Ready to Build Content That Google’s Semantic Algorithm Rewards?
Most content strategies still run on keyword density targets that stopped working five years ago. If your pages are well-written but not ranking, the problem is usually semantic coverage and topic architecture, not writing quality. I build content strategies for brands and niche businesses that match what Google’s current algorithm actually rewards, from entity mapping to topic clusters to FAQ structure. If that’s what your content is missing, start the conversation on the contact page and I’ll take an honest look at where your current pages are losing ground.
FAQs
Is keyword density still a ranking factor in 2026?
No. Google confirmed through its BERT update in 2019 that keyword density is not a meaningful ranking signal. The algorithm reads semantic relationships between words and concepts rather than counting phrase repetitions. Forcing a keyword into a specific percentage of your word count now hurts readability without producing any ranking benefit. Focus instead on topic coverage, entity density and content that answers the full range of questions a reader has about a subject, because those are the signals Google actually measures.
What replaced keyword density as a ranking signal?
Topical authority, entity coverage and semantic relevance replaced keyword density as the primary signals. Google now measures whether your content covers a topic completely, references the correct real-world entities and answers the questions people actually ask around that subject. Sites that build structured content clusters around a topic consistently outrank sites with isolated high-keyword-density pages. Content depth, internal linking between related pieces and FAQ coverage all contribute more to ranking in 2026 than any keyword frequency metric from the previous decade.
How do I find related entities for a topic I’m writing about?
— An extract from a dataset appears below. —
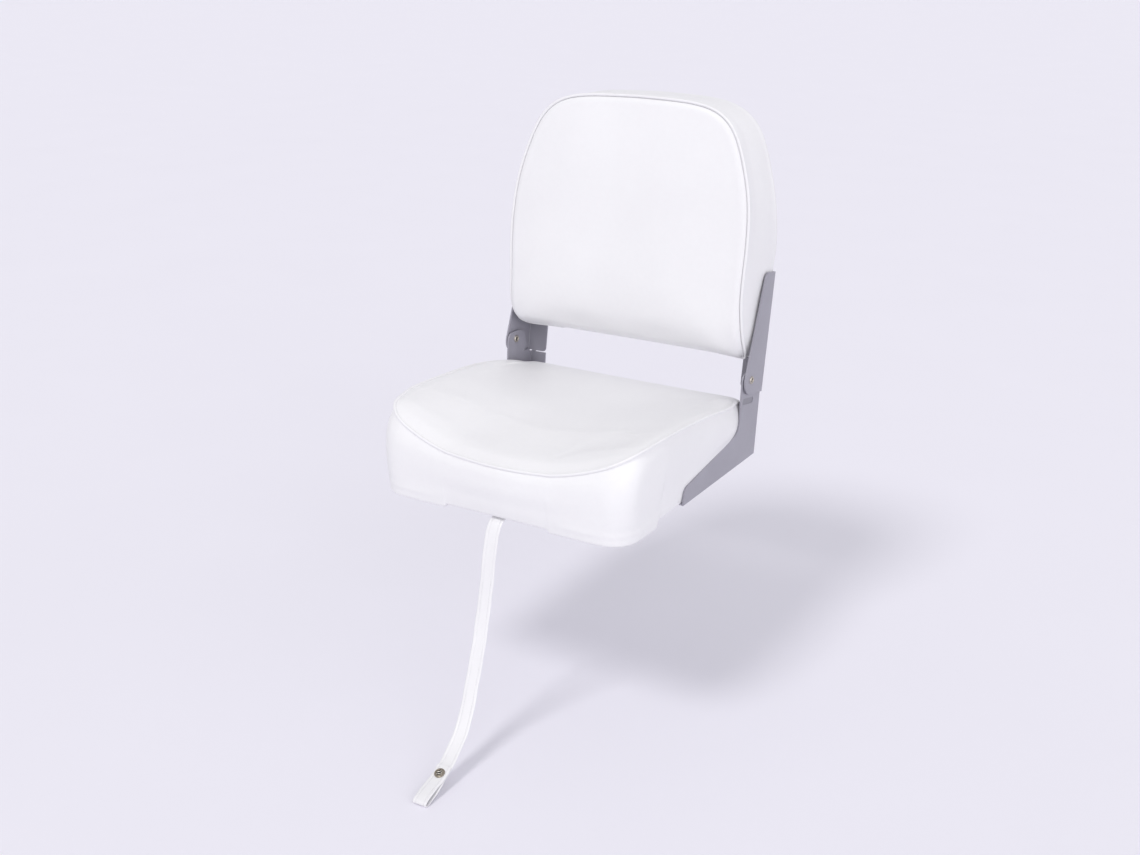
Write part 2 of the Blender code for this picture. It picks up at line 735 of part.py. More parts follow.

Start by analyzing the top 5 ranking pages for your target topic in Ahrefs’ Site Explorer or Semrush’s Keyword Overview. Note the specific organizations, tools, people, locations and technical terms those pages reference. Then run a draft of your content through Google’s Natural Language API to see which entities it extracts. If the extracted entities don’t match the topic you’re targeting, the content needs more specific language and named references, not more keyword repetitions across existing sentences.
Does my content need synonyms of the main keyword?
Not synonyms exactly, but related terms that co-occur with your topic naturally across the web. For example, a page about “content marketing” benefits from referencing editorial calendars, content distribution and audience segmentation because those terms appear alongside the topic on authoritative pages. According to Ahrefs’ research on LSI keywords, these co-occurring terms help Google confirm that a page covers the topic at the depth it expects. The goal is natural language that covers the topic well, not a checklist of synonym swaps inserted into existing sentences.
How many keywords should one page target in 2026?
One primary topic or keyword cluster per page, with related secondary terms woven naturally through the content. Targeting more than 3 to 4 related keyword variations on one page rarely works because Google ranks pages for a primary intent. If you have strong secondary keywords, they often perform better as separate pages in a content cluster that links back to the main pillar. Trying to rank one page for 10 distinct keywords usually results in the page ranking weakly for all of them rather than strongly for one.